Krzysztof Penderecki, Gdańsk, 2008 (picture by Akumiszcza; CC BY 3.0)

Probably the composer himself could not count all the awards he received. He received four Grammy awards (he received the last award in 2017 for the album Penderecki Conducts Penderecki vol.1). He also received the MIDEM Classical Award. Thirty Universities awarded him Honoris Causa doctorates. Penderecki also received many decorations, including [Poland’s highest honor], the White Eagle.

A demon for work

“I often spend several hours a day on a score, regardless of where I am, whether at home or abroad,” he said. Penderecki was not disturbed by the buzz [of the crowd] – he often composed in crowded places at airports or in cafes (in the famous cafe Jama Michalika in Krakow he would always sit at the same table) and apparently he used to write on napkins. According to the composer, “I live intensively, I am strict with myself, I force myself to write at least a few bars a day.” He usually worked at home from 6am to noon, and the radio or TV could not be turned on at that time, and during the holidays the family had to go out for a walk or to the beach.

He wrote in his own way. He often returned to pieces already written, adding successive parts as it was with the Polish Requiem – he extended the Symphony No. 8, which was first performed in 2005.

In total, he wrote over 100 pieces, including 8 symphonies and 4 operas. His most famous works apart from the Threnody and Passion of Saint Luke, are the Polish Requiem, Symphony No. 3 and Seven Gates of Jerusalem.

Trees – his second love

“Lonely moments spent over a music sheet are the most important hours in my life. And going for a walk in the park which is my dearest place on earth… ” – he repeated. The park [of the manor] in Lusławice was his second great passion.

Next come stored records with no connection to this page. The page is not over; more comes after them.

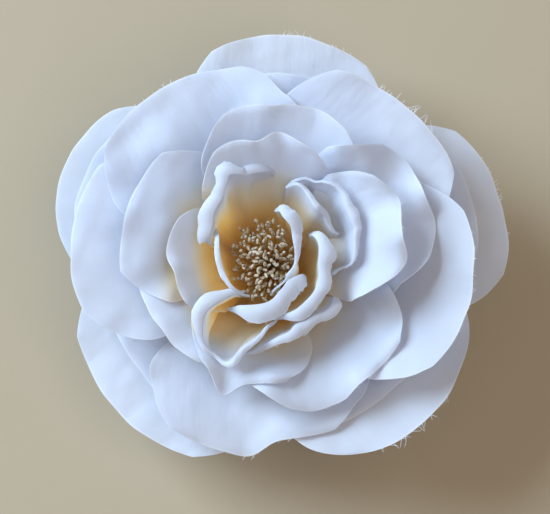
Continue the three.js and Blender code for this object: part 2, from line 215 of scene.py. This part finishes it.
def bumped(nodes, links, shader, height, distance, strength=1.0, under=None):
    """Bump from a height, over an earlier bump if one is given."""
    bump = nodes.new("ShaderNodeBump")
    bump.inputs["Distance"].default_value = distance
    bump.inputs["Strength"].default_value = strength
    links.new(height, bump.inputs["Height"])
    if under is not None:
        links.new(under, bump.inputs["Normal"])
    links.new(bump.outputs["Normal"], shader.inputs["Normal"])
    return bump.outputs["Normal"]


THROUGH_SHARE = 0.52


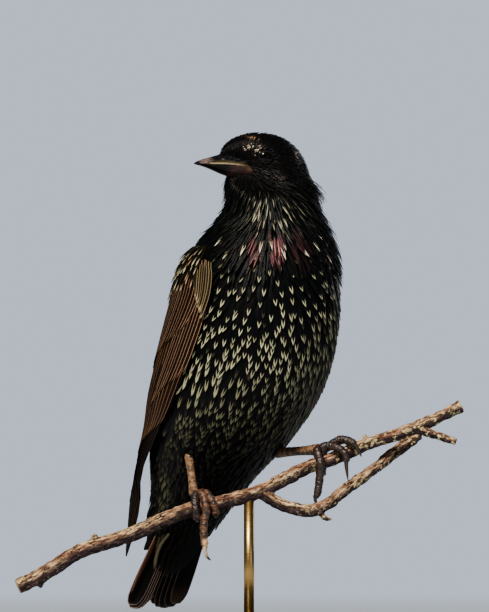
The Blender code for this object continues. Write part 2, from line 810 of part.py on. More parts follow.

Penderecki in his garden (picture by Krzysztof Wójcik; public domain)

Penderecki bought the manor house and park in 1974. They were in a deplorable condition, the house was completely ruined, and all the trees in the park had been cut down.

The composer kept purchasing adjacent pieces of land for years, until his garden was 30 hectares. He had dreamed of something like this since he was a child. “I am a collector and, just like a philatelist would like to have all the most interesting stamps in the world, I would like to have all beautiful trees.” Today, around 1,700 species grow in the garden. “At first, I didn’t plant ordinary trees, just collector’s curiosities. After a few years, however, it turned out that more than half of these curiosities are extremely interesting and rare, and can only be found in very good botanical gardens.”

In part of the park, Penderecki created a maze of 15,000 hornbeams, according to a 13th century plan found in France. When it grows higher, it will be extremely difficult to walk through. “I would like to introduce it to the critics who wrote about me badly, and they would have to look for a way out without the help of a guard as a punishment. [It could be] such a purgatory.”

His grandfather taught him his love for trees. To him the act of planting trees was an art. “Let’s look at the tree; it teaches us that a work of art must be rooted – in the earth and in the sky. No creative work can stand without roots.”

It seems that it is not only his trees that have already buried deep roots.